GIVEN TASK =>
Search the material for the word "body" and copy each line that holds it.

--- Begin RECORDS PROVIDED ---

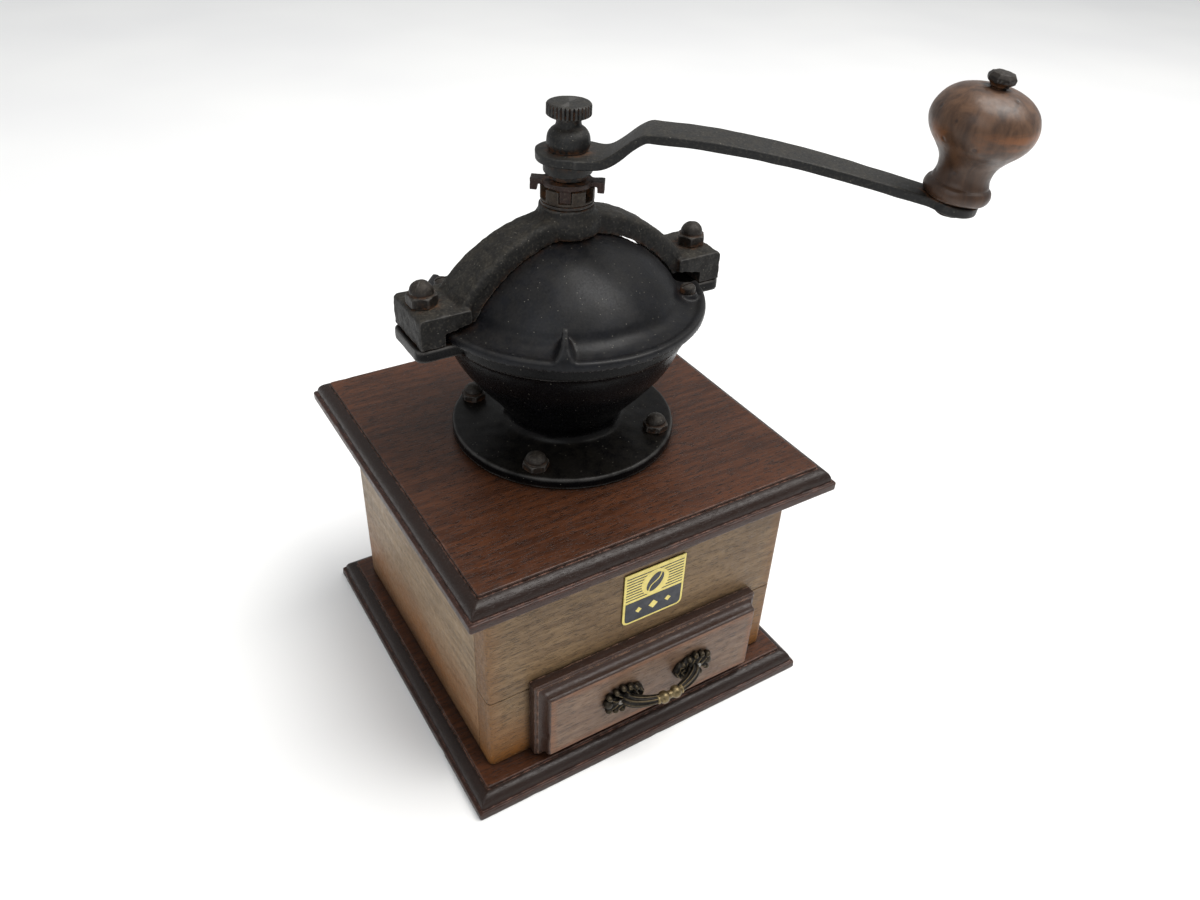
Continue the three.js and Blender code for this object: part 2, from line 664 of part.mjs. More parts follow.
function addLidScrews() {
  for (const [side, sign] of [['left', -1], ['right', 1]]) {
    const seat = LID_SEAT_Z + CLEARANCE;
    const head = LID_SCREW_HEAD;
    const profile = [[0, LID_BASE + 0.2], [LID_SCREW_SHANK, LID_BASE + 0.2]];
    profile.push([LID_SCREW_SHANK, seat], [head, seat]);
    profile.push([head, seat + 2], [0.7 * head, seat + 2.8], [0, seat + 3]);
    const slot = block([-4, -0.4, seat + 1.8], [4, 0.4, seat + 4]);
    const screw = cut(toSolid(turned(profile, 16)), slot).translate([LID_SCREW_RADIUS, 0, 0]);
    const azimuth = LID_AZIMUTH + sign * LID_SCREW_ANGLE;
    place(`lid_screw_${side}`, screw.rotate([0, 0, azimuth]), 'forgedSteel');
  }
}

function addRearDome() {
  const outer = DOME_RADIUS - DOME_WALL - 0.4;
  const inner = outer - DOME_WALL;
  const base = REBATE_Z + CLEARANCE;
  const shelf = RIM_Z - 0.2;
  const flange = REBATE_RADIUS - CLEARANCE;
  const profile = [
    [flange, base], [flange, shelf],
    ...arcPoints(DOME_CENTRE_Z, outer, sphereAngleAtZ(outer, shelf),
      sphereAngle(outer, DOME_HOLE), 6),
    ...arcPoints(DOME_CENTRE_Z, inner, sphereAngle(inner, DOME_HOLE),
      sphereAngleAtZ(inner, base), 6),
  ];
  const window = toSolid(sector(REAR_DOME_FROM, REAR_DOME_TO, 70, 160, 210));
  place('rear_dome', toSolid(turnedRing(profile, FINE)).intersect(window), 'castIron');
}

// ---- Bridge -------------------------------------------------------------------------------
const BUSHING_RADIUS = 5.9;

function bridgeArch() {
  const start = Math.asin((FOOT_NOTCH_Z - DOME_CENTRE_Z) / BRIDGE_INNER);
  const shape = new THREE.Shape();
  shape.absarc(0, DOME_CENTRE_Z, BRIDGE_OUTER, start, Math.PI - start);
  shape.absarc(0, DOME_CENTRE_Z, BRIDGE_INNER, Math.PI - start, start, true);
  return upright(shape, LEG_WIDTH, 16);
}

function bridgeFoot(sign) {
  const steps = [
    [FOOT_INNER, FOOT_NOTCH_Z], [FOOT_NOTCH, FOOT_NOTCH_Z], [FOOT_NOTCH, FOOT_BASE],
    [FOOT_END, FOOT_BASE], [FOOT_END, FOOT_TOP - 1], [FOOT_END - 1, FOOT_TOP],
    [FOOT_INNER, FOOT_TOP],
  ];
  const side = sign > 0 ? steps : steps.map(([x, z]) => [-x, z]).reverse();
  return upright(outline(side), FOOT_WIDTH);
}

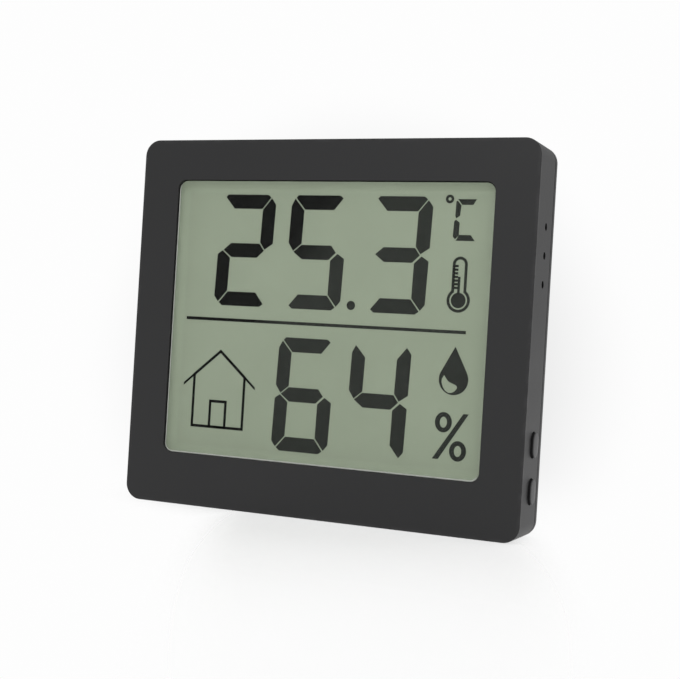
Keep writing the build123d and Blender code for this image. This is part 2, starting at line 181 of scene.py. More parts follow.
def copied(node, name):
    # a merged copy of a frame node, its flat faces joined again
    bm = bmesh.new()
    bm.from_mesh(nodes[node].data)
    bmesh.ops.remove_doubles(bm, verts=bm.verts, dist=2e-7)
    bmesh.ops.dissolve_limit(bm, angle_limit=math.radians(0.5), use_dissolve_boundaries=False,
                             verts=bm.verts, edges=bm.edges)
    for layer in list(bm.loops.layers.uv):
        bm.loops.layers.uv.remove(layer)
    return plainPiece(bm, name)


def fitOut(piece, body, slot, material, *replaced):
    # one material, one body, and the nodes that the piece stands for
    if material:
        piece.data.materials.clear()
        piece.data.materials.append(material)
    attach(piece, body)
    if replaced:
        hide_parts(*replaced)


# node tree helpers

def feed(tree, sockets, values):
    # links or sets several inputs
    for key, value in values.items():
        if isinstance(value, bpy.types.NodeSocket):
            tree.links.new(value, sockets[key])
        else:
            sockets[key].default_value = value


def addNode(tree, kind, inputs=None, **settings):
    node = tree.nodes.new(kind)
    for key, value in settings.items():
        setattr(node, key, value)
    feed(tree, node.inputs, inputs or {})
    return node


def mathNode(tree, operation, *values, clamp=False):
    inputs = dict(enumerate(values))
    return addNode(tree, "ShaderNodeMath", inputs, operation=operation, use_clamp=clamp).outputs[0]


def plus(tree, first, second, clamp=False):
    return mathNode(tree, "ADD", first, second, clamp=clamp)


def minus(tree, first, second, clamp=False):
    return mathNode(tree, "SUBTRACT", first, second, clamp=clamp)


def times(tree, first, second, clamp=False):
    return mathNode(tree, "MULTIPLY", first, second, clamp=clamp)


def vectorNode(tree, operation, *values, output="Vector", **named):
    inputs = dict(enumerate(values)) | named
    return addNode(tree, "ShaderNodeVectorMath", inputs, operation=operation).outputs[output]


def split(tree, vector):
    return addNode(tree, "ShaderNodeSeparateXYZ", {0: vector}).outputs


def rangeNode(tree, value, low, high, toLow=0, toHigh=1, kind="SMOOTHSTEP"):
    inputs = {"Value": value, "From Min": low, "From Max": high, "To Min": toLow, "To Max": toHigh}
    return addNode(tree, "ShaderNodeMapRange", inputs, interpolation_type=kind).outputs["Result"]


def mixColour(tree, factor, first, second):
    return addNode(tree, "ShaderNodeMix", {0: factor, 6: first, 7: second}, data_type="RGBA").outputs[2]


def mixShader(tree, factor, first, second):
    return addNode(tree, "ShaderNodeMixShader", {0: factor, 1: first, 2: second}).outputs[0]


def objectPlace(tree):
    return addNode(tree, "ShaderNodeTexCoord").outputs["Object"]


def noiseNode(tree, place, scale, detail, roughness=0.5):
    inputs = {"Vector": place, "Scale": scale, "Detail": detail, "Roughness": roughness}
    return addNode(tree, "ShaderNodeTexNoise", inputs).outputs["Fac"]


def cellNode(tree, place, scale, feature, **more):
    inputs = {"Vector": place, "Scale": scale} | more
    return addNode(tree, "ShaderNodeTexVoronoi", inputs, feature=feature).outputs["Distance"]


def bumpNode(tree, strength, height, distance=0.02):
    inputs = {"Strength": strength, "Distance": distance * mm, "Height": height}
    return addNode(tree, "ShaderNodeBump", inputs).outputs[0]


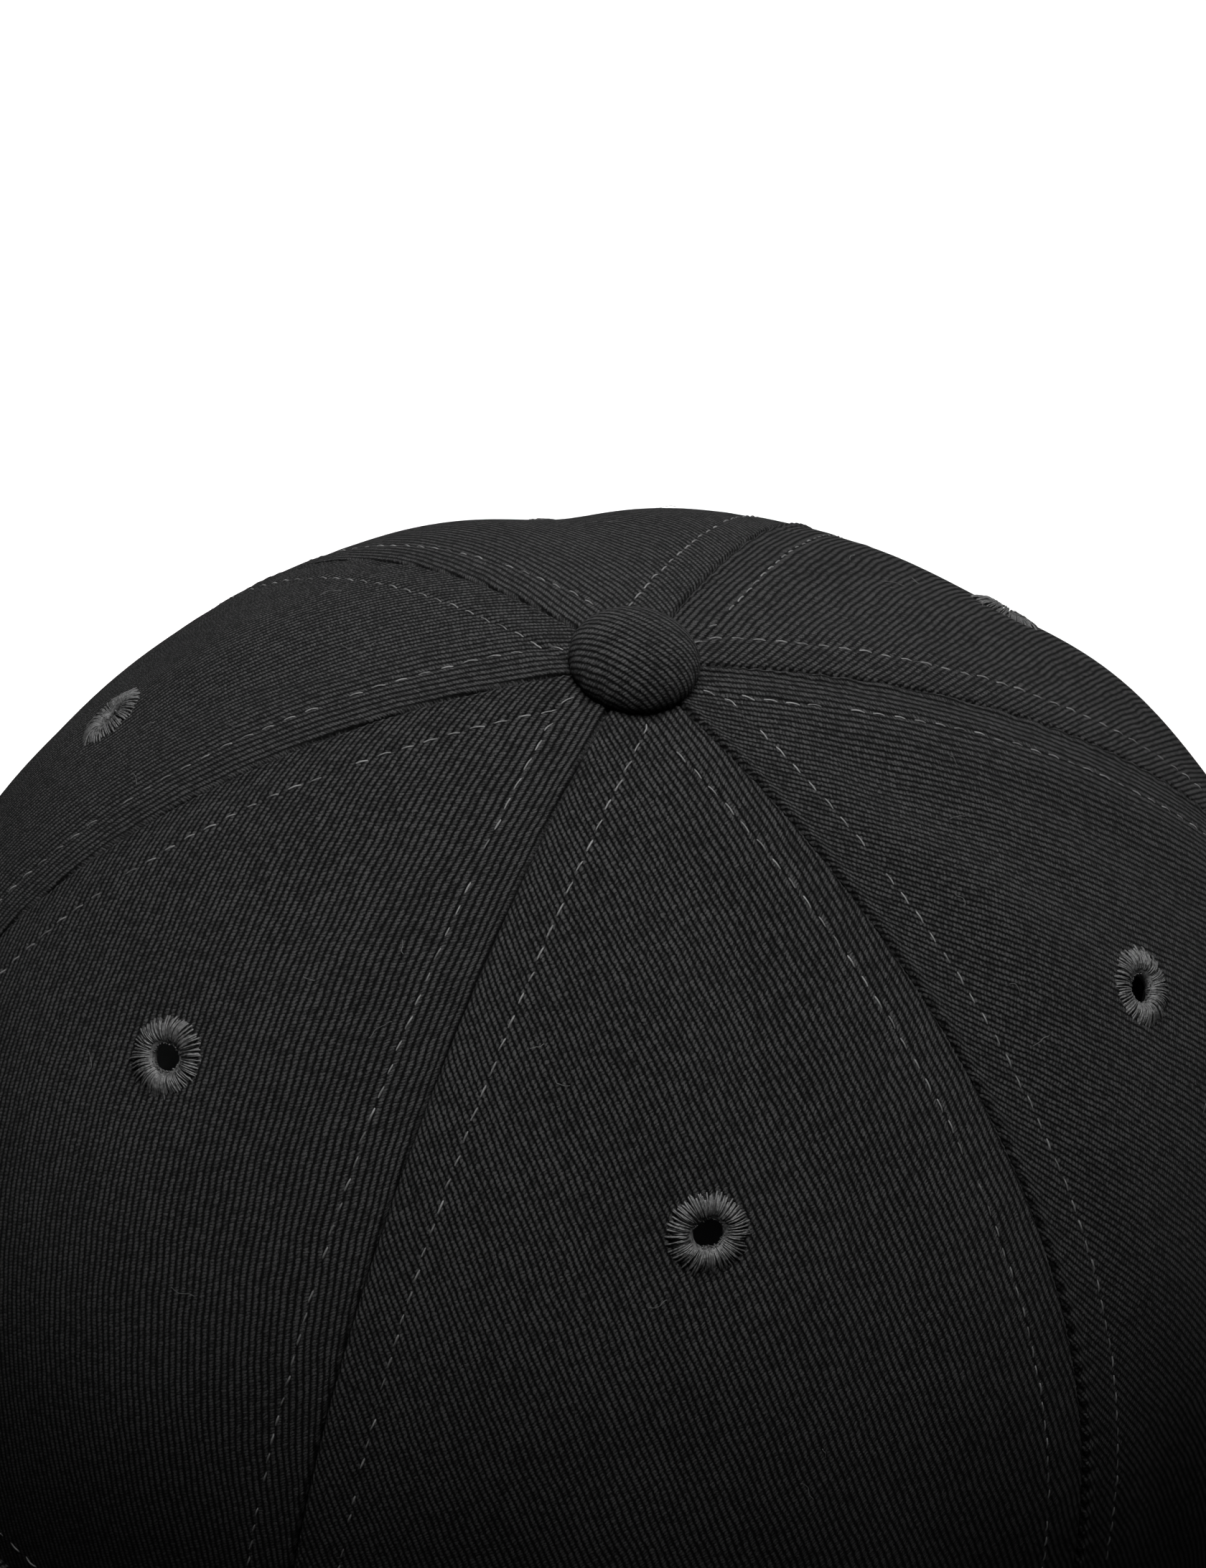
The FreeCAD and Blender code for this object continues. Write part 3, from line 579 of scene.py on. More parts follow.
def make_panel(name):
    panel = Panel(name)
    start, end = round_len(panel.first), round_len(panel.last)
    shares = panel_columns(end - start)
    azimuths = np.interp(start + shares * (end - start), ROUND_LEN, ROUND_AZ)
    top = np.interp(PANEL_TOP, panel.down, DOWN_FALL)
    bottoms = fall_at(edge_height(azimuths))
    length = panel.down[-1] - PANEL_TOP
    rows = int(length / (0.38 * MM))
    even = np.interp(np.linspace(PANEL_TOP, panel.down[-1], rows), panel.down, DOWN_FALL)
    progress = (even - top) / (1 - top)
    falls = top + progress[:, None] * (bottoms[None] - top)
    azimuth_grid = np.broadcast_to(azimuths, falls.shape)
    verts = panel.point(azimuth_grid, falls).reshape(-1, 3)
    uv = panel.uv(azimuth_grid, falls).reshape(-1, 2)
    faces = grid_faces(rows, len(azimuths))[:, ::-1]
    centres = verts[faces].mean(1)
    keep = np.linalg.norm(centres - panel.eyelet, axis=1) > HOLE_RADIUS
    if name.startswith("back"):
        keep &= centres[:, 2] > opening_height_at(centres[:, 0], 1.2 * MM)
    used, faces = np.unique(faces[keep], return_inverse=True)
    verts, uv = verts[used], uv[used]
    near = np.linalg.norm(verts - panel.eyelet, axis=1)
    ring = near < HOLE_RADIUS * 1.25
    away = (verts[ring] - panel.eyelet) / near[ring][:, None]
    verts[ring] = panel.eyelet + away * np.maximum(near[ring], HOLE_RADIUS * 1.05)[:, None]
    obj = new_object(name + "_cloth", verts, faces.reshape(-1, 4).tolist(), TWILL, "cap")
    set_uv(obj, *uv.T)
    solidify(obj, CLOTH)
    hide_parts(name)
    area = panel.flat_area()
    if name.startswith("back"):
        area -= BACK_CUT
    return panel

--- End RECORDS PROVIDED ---

TASK SOLUTION =>
def fitOut(piece, body, slot, material, *replaced):
    # one material, one body, and the nodes that the piece stands for
    attach(piece, body)